## Requirement
Below are several records. Retype exactly those lines running from the one with "Continue the three.js" through the one with "PANEL_NET = (20, 96)", end lines included, and no others.

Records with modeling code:
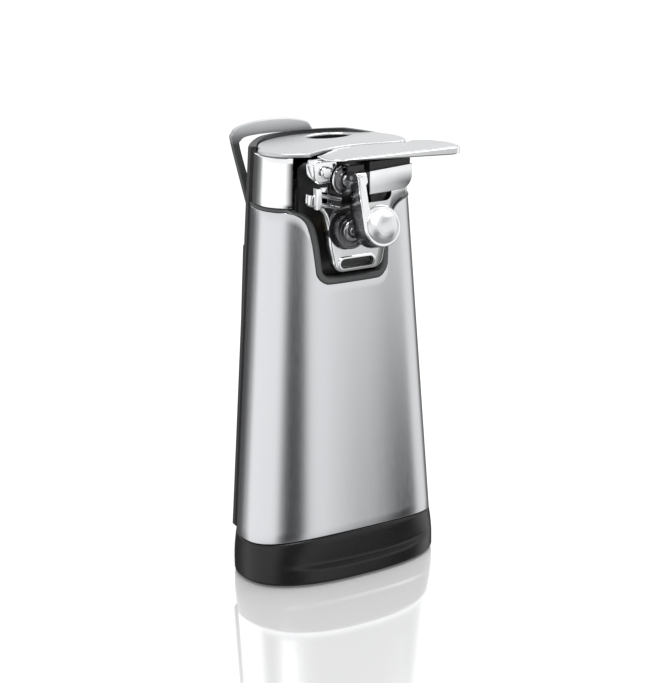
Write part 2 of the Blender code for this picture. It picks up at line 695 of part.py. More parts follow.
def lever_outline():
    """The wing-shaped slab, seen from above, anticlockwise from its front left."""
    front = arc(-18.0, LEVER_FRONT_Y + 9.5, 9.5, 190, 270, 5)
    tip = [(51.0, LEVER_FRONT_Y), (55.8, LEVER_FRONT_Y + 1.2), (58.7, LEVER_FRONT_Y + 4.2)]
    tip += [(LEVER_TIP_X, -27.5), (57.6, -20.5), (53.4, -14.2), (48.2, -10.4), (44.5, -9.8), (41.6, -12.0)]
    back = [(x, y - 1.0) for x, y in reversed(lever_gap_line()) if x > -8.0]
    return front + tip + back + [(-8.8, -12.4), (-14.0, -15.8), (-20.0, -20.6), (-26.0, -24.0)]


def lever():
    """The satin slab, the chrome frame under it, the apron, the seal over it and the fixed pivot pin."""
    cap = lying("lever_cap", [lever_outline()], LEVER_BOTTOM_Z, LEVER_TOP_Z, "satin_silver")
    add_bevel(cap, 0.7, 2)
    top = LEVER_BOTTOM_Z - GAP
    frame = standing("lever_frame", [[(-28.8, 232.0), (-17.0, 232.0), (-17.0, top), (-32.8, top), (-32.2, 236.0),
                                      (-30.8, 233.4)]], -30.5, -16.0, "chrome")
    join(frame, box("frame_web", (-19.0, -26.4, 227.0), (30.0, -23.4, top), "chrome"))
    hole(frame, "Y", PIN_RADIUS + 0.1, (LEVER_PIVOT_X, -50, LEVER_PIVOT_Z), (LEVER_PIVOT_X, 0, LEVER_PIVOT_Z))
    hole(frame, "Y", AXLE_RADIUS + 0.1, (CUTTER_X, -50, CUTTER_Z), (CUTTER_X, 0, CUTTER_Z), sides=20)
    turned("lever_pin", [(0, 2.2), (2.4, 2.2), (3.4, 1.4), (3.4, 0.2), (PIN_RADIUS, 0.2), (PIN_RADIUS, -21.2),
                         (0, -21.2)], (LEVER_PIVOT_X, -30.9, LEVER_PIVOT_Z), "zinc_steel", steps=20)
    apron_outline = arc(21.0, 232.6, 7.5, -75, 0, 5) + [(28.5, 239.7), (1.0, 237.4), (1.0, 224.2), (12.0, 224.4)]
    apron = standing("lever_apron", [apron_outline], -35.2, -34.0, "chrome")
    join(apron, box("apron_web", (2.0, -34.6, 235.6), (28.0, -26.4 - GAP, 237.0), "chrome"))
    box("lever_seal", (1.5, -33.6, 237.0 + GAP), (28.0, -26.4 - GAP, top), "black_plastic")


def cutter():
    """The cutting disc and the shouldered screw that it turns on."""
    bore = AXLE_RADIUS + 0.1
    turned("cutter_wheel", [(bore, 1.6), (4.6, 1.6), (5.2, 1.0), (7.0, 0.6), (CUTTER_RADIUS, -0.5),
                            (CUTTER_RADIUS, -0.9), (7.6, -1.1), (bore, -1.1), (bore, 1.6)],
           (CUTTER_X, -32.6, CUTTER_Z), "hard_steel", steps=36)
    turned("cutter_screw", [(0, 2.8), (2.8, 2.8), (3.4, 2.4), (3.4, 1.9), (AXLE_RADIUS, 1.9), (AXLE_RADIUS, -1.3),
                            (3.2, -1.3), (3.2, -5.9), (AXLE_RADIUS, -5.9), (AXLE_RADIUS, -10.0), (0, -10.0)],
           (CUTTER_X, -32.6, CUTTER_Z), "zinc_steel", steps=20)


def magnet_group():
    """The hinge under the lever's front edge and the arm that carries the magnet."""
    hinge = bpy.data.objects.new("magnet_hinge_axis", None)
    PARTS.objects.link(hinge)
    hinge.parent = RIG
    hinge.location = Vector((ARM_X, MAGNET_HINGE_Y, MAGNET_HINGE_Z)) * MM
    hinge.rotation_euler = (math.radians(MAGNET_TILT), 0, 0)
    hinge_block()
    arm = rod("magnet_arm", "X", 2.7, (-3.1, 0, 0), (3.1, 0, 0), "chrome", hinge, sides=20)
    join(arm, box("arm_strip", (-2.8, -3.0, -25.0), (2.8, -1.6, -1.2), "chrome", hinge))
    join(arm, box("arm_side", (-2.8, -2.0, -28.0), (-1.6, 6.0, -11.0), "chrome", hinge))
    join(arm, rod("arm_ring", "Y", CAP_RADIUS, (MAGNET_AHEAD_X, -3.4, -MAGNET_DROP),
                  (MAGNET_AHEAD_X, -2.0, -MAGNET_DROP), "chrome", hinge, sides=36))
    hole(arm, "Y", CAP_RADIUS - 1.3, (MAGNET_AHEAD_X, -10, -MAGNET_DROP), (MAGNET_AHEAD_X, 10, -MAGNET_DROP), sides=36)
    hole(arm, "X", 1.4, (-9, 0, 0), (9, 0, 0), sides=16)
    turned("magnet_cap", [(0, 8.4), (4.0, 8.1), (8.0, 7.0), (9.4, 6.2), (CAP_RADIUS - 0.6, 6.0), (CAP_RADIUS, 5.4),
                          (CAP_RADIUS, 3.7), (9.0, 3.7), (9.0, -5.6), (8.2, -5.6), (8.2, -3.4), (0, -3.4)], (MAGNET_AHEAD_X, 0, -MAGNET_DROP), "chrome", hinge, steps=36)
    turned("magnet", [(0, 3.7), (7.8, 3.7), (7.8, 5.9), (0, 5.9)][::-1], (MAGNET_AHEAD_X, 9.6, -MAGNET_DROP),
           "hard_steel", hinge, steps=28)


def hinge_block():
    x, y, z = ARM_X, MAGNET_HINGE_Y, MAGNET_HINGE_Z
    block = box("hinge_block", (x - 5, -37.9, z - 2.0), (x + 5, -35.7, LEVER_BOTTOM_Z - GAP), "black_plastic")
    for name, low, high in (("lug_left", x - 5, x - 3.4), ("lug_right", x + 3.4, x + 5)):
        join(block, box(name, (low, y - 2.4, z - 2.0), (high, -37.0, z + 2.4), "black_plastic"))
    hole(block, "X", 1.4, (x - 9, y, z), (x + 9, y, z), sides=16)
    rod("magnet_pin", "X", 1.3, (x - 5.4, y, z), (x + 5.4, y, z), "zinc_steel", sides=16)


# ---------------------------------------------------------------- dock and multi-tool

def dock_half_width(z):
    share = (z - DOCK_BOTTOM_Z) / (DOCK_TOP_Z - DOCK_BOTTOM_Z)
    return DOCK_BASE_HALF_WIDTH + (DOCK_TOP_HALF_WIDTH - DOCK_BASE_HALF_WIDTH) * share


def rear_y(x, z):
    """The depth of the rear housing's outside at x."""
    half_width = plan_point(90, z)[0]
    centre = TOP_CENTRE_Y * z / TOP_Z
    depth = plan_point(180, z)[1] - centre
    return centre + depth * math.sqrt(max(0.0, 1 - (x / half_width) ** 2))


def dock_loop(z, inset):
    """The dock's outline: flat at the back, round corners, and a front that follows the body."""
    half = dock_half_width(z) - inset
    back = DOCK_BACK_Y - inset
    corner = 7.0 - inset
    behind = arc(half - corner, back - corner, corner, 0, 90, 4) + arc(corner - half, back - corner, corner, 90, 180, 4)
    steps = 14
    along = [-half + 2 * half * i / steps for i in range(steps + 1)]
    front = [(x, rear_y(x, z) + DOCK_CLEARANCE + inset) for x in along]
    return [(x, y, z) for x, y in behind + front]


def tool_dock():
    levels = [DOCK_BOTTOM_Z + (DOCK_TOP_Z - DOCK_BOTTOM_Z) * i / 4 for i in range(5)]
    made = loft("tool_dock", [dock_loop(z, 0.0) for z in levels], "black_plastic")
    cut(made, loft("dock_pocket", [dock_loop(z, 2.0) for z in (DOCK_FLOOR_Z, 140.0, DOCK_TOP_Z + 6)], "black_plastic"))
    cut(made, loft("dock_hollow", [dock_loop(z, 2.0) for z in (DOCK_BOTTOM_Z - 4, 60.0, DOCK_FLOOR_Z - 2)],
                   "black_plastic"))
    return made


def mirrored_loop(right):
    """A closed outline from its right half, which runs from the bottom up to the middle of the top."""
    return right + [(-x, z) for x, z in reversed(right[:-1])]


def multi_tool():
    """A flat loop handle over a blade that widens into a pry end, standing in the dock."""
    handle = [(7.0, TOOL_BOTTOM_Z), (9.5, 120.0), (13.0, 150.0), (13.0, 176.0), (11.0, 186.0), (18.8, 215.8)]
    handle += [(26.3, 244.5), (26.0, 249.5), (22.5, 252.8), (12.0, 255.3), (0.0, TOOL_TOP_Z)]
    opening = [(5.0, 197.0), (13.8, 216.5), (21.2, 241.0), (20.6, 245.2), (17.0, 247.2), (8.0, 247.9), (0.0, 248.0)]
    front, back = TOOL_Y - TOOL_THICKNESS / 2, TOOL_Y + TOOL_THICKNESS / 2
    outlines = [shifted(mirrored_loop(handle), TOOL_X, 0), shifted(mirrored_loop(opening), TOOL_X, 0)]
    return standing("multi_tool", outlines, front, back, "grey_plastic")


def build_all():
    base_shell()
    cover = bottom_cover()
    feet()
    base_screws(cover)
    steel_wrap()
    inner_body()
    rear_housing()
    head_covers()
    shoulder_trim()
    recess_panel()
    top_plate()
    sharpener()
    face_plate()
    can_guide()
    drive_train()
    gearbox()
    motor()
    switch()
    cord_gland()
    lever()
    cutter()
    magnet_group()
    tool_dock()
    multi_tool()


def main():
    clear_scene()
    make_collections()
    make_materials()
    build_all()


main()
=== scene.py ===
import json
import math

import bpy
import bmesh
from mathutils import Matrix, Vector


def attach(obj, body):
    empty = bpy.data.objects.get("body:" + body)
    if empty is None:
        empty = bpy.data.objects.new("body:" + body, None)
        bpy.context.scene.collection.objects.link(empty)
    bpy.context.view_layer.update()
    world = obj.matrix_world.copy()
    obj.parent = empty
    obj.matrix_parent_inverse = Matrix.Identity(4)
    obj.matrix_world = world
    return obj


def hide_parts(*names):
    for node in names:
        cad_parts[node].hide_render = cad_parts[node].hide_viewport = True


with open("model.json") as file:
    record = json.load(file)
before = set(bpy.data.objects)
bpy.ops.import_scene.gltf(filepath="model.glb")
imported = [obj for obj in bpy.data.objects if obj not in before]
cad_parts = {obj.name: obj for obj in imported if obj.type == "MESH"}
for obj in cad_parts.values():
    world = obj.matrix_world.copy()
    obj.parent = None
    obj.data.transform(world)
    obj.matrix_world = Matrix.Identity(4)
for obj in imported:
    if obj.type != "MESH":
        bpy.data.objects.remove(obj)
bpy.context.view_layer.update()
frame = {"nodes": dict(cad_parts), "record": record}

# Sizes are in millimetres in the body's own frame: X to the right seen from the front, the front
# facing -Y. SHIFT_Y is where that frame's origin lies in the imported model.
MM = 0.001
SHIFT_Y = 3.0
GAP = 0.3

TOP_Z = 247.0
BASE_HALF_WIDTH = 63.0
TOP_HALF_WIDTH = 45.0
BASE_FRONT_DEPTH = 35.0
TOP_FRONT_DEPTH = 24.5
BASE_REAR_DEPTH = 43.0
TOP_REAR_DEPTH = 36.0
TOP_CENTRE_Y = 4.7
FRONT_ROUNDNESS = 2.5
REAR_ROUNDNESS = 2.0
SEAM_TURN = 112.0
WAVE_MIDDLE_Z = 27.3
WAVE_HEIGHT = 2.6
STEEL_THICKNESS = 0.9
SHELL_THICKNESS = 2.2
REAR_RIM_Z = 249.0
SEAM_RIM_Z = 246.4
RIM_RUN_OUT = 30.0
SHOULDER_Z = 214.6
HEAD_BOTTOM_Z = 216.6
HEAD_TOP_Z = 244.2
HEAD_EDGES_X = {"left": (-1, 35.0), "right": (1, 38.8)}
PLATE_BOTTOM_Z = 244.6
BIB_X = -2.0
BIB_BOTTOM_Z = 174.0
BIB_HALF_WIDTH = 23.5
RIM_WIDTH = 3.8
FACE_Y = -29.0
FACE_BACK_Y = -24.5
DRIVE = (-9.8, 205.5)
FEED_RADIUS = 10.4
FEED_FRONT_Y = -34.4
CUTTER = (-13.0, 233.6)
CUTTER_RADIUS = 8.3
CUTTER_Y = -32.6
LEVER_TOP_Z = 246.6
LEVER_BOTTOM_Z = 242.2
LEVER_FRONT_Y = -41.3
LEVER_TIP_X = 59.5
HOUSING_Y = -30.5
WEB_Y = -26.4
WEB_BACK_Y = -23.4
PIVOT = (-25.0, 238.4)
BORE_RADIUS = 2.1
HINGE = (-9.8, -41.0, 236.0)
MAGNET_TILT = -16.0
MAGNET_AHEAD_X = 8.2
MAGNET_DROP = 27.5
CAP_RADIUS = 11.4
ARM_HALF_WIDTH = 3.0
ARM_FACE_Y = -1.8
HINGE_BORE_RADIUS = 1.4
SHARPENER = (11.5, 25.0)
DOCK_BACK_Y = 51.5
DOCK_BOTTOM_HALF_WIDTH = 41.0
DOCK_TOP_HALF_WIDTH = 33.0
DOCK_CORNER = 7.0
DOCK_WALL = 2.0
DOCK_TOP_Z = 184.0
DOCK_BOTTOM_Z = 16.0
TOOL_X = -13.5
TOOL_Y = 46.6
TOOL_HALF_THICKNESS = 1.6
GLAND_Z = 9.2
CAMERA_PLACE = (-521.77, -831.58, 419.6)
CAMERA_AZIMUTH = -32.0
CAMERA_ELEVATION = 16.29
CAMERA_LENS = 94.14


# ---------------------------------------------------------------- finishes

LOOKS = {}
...
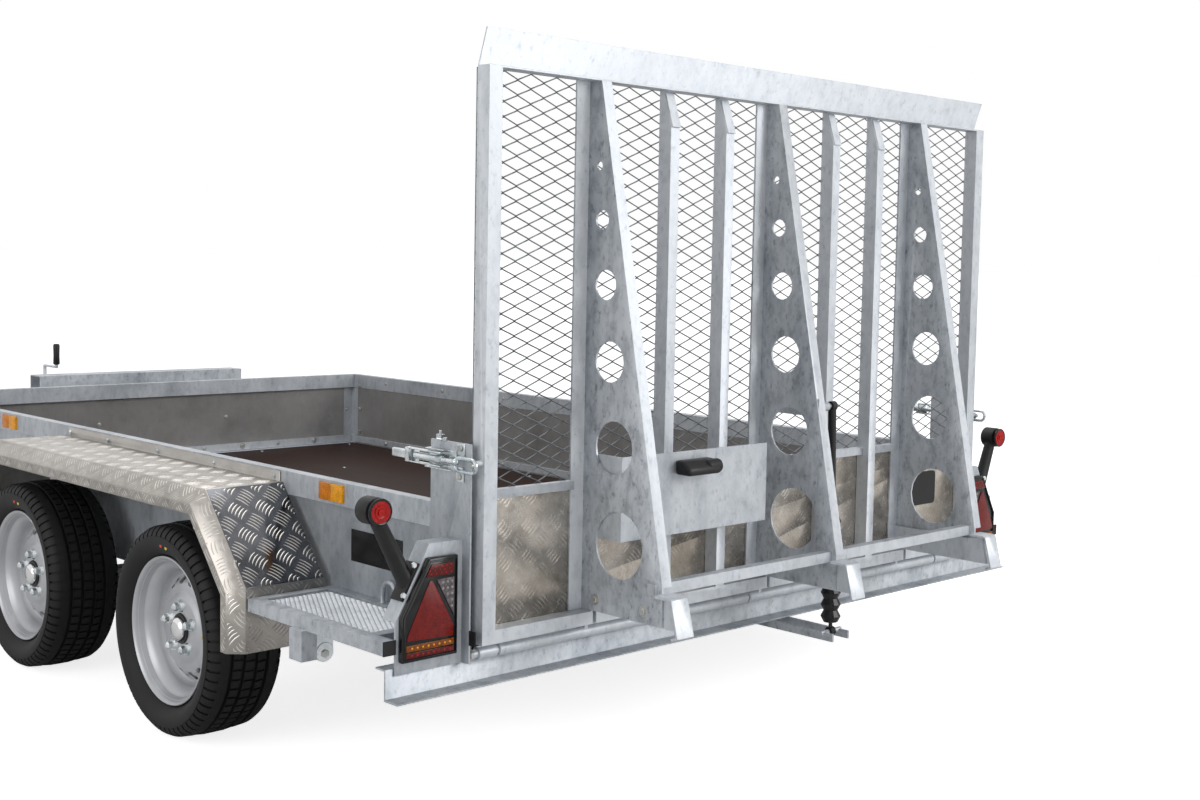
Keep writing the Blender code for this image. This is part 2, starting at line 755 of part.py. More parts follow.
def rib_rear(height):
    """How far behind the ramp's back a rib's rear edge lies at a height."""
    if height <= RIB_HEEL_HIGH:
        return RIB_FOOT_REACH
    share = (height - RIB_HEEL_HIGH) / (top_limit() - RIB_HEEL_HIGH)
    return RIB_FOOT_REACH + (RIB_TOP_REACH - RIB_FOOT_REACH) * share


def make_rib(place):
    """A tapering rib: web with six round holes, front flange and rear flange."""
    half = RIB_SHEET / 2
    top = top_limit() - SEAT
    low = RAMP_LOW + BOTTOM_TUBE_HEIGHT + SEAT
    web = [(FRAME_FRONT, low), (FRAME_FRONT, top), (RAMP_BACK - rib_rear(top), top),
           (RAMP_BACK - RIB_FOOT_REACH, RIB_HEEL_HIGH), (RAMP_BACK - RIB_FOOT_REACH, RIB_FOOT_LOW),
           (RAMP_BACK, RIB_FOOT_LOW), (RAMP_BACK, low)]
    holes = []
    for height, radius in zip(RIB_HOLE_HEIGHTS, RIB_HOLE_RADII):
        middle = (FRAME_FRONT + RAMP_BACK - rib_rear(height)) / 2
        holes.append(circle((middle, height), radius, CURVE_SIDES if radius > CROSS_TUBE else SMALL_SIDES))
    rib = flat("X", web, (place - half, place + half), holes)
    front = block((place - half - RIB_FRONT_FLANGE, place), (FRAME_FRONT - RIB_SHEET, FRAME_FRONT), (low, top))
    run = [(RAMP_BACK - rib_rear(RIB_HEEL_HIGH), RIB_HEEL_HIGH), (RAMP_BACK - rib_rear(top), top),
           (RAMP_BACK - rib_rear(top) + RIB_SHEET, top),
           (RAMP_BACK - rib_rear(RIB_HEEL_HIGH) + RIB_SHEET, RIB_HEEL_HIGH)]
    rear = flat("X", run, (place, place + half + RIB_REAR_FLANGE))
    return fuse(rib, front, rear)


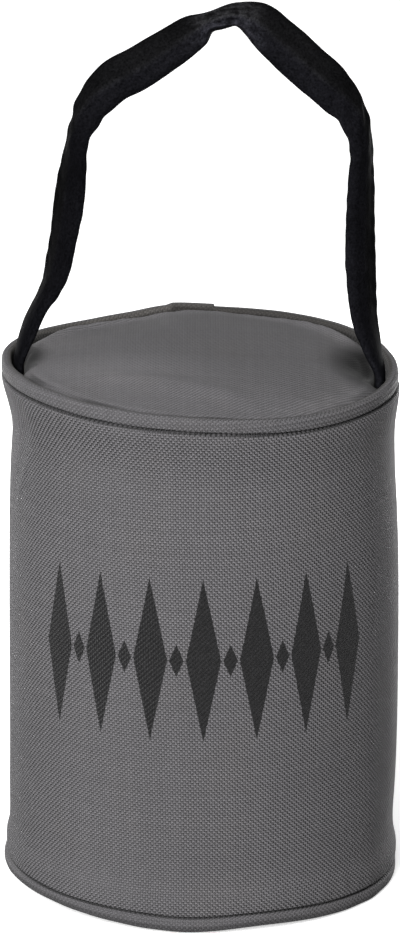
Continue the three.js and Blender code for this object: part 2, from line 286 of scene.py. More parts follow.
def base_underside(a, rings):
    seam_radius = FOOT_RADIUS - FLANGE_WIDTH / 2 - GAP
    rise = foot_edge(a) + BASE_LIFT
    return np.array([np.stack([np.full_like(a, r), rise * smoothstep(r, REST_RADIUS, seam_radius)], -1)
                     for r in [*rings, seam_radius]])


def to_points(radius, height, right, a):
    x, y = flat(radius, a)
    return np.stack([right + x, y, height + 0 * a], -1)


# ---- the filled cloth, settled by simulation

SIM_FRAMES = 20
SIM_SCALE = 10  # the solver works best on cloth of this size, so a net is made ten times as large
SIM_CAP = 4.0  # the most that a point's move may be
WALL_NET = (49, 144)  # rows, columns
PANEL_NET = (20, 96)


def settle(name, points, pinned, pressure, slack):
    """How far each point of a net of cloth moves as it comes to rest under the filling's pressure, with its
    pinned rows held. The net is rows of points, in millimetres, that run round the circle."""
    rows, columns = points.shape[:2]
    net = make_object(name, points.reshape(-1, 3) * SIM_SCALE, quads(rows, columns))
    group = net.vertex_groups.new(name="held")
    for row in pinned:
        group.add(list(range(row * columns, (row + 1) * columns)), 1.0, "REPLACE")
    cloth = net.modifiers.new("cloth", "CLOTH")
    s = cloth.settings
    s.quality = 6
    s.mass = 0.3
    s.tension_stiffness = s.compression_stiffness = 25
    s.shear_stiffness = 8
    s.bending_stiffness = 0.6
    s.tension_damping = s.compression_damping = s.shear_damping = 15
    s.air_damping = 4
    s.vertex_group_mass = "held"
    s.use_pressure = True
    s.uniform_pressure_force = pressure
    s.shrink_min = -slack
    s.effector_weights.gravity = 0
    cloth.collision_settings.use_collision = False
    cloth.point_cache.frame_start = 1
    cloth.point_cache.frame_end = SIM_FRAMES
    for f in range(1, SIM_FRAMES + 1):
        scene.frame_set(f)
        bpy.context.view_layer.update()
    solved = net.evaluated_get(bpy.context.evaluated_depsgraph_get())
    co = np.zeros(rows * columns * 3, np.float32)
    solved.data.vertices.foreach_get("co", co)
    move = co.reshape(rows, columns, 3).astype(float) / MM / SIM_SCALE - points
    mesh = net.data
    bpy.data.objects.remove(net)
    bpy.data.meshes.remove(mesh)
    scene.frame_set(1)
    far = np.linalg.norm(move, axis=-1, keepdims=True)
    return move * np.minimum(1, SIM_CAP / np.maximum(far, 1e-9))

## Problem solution
Continue the three.js and Blender code for this object: part 2, from line 286 of scene.py. More parts follow.
def base_underside(a, rings):
    seam_radius = FOOT_RADIUS - FLANGE_WIDTH / 2 - GAP
    rise = foot_edge(a) + BASE_LIFT
    return np.array([np.stack([np.full_like(a, r), rise * smoothstep(r, REST_RADIUS, seam_radius)], -1)
                     for r in [*rings, seam_radius]])


def to_points(radius, height, right, a):
    x, y = flat(radius, a)
    return np.stack([right + x, y, height + 0 * a], -1)


# ---- the filled cloth, settled by simulation

SIM_FRAMES = 20
SIM_SCALE = 10  # the solver works best on cloth of this size, so a net is made ten times as large
SIM_CAP = 4.0  # the most that a point's move may be
WALL_NET = (49, 144)  # rows, columns
PANEL_NET = (20, 96)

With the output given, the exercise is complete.